Yes, it has not been possible to find a way of recycling water and oxygen in a way which is small enough to cram into a small interplanetary craft; and the production of food in an artificial biosphere would take up vast amounts of volume and mass.
So if we were to build an Orion type boom ship to go to Mars and Jupiter now we would probably have to accompany it with a fleet of supply craft, especially if they want to come back as well.
Of course experience with Mir and the ISS has shown that long term survival in space is possible, and so is periodic resupply of spacecraft. So no biggie-
it would be nice to get recycling worked out, though.
These aren’t exactly starships, by the way…
…hence my point.
Sure, we could put a space station in orbit around Jupiter. Nuclear-powered spacecraft would be a peachy way to do it, too. And we’d need the ships that built it to resupply it.
…but the idea of setting up a supply train to Alpha Centauri and back frankly kind of frightens me. I don’t want the job until we get this E=mc-squared stuff straightened out…
I seem to recall that the Discovery in “2001” was essentially a nuclear-powered ion rocket, electrically accelerating ionized plasma as exhaust. The Marshall Space Center in Huntsville is working on something like that; it has the potential for combining a fairly high acceleration with the ability of an ion rocket to maintain thrust for a long time.
Actually, we could go anywhere in the Solar System with chemical rockets. First, teleport a fully loaded Saturn 5 into orbit…
As far as actually achieving interstellar travel with today’s technology… well, hope you don’t mind a long trip.
Well, that’s a problem for any long-term space mission, regardless of how it’s powered, right? So basically, you send an entire ecosystem, with plants to clean the air and provide food, etc.
One of the beauties of Orion (unlike virtually all other propulsion systems) is that it scales up very well (but not down). Use megaton hydrogen bombs, and you can have a ship with a mass of 1 million tons that can reach speeds of 10,000 km/sec and get to Alpha Centauri in 150 years. (I was wrong about 4 million bombs–it would take 25 million.)
The high specific impulse (the measure of how much boost you get per mass unit of fuel) is so much higher for bomb propulsion than chemical rockets or nuclear ion propulsion that it makes taking lots of people and stuff no practical barrier.
Okay, so going to another star system is way, way out in the future, but trips to the farther reaches of our solar system are not impossible.
True.
But first we’ve got to lick the problem of “balanced ecosphere.” Hell, we haven’t managed to do that just yet even when equipped with a gigantic freakin’ building and a humungous selection and supply of plants and animals. Last I heard, each of the “biodome” experiments had failed, requiring a massive input of oxygen and other items necessary to maintain life in a sealed environment.
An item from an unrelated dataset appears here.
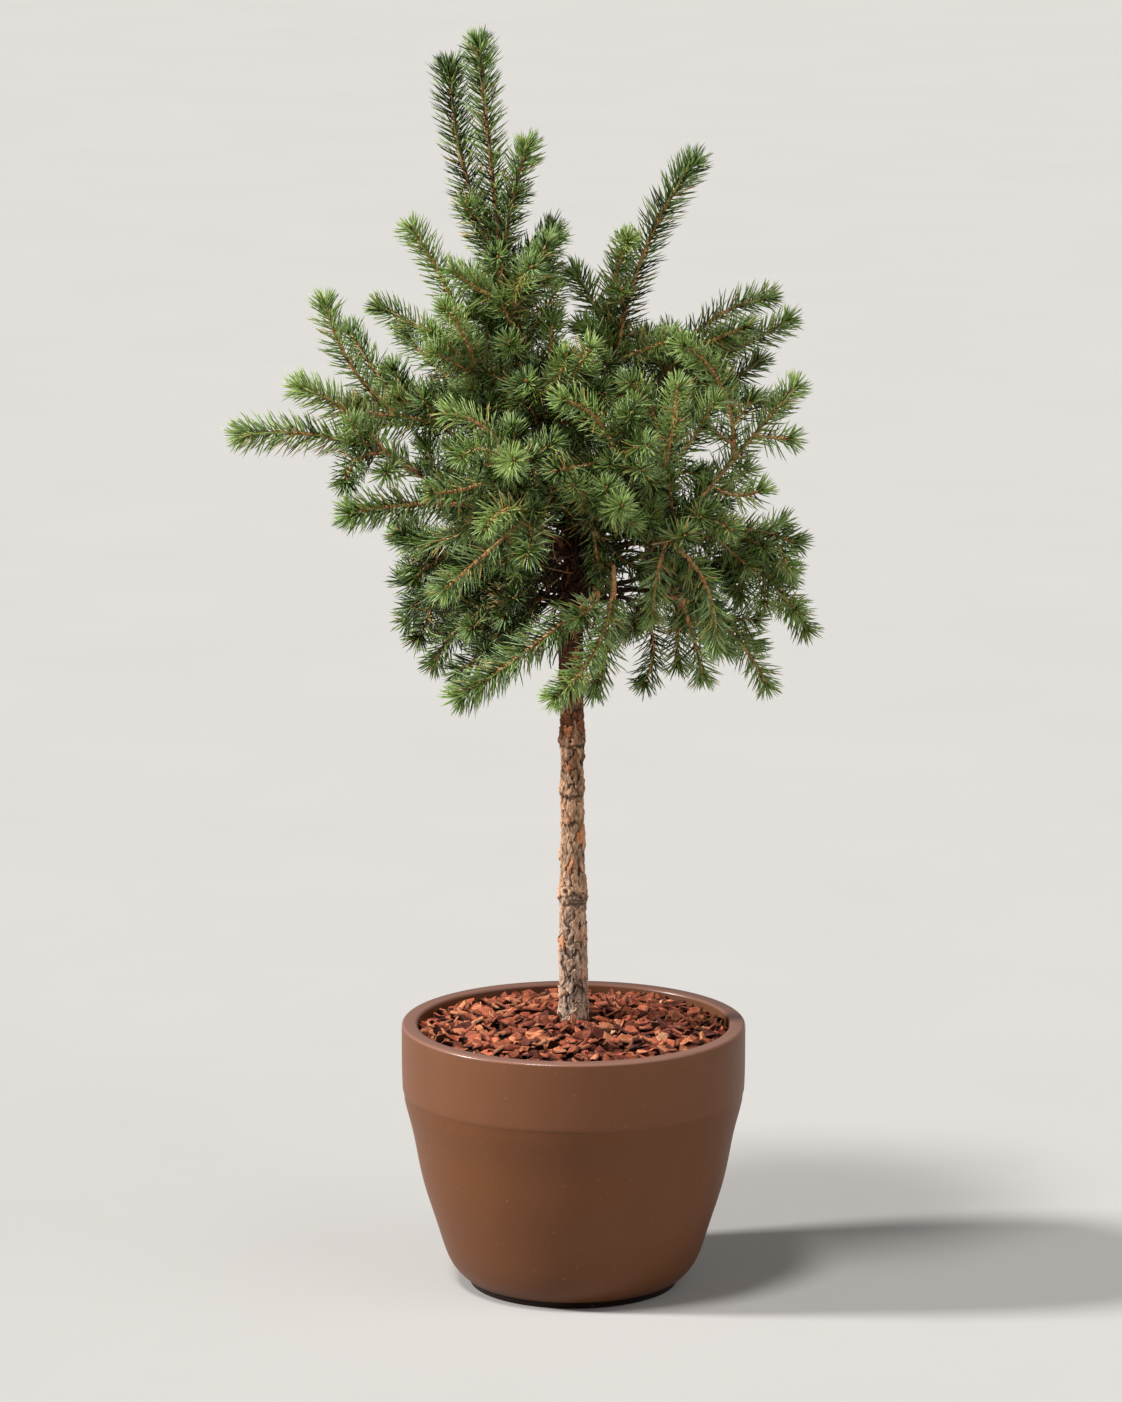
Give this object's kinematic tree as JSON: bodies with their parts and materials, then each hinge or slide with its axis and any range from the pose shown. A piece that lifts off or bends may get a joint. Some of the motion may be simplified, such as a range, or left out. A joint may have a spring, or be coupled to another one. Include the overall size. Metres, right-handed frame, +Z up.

Not saying it’s impossible… only that we haven’t licked the problem yet. It’s either that, or we finally perfect the cryogenic freezing process.
Not necessarily. If you have enough power, you just carry enough supplies to last the length of your trip, assuming it’s not a one-way immigration ship. A two-man crew on a 5-year round trip mission will require around 100 tons of supplies. That includes food and oxygen but it’s mostly the water. If you have a good water reclamation system you can probably cut it down to about 20 tons.
Why do other systems not scale up very well?
Two men for five years? Are there any missions seriously considering sending two men out for five years? I thought the Mars missions were five or six at least.
Besides, I was talking about sending good size communities out for centuries.
It’s the specific impulse and the mass ratio. Your ship has to carry the weight of the payload and the fuel. The more fuel you need, the bigger the ship has to be and the more fuel you need, and so on.
The mass ratio of the Apollo system–the pad weight vs. the amount that returned to earth–was 600:1. The Orion project physicists estimated that the mass ratio for an Orion ship to go to Saturn would have been about 5:1. That’s because nuclear bombs are so much more efficient in converting mass to energy than chemicals.
Several years ago, an engineer in Whole Earth Review, wrote an article detailing exactly what went wrong with Biosphere II. The gist of it is that the thing was built to look cool and wasn’t built to work. One of the really big problems with it was that it wasn’t orientated correctly, thus the plants weren’t able to get enough sunlight. So, Biosphere II isn’t an example of us building a self-contained environment.
I recently read an article about a class of weapons being researched that use Stimulated Gamma Decay and thought that it sounded ideally suited for spacecraft propulsion. Apparently if you take Hafnium 178m2, an excited isomer of Hafnium 178 and bombard it with low energy x-rays it will rapidly revert to it’s low energy state by emitting a gamma-ray photon. The energy densities are such that one gram of this stuff is equal to 50 kilograms of TNT, with much much less fallout or contamination than is involved in a fission bomb. Could this be used to power an Orion type spacecraft? Just using a little math (which I hope is correct) you could get a one megaton explosion from about 18,500 kilograms of Hafnium which is a fraction of the weight of fuel the space shuttle uses in one launch.
There is one huge problem with sending a manned mission not mentioned in 2001 - the radiation. The immediate environment of Jupiter is insanely radioactive. Unmanned probes survive, but keeping a human alive there would take some major advances in shielding.
Of course, if you’re using nuclear bombs to propel your ship, you’ve probably had to solve the radiation shielding problem anyway.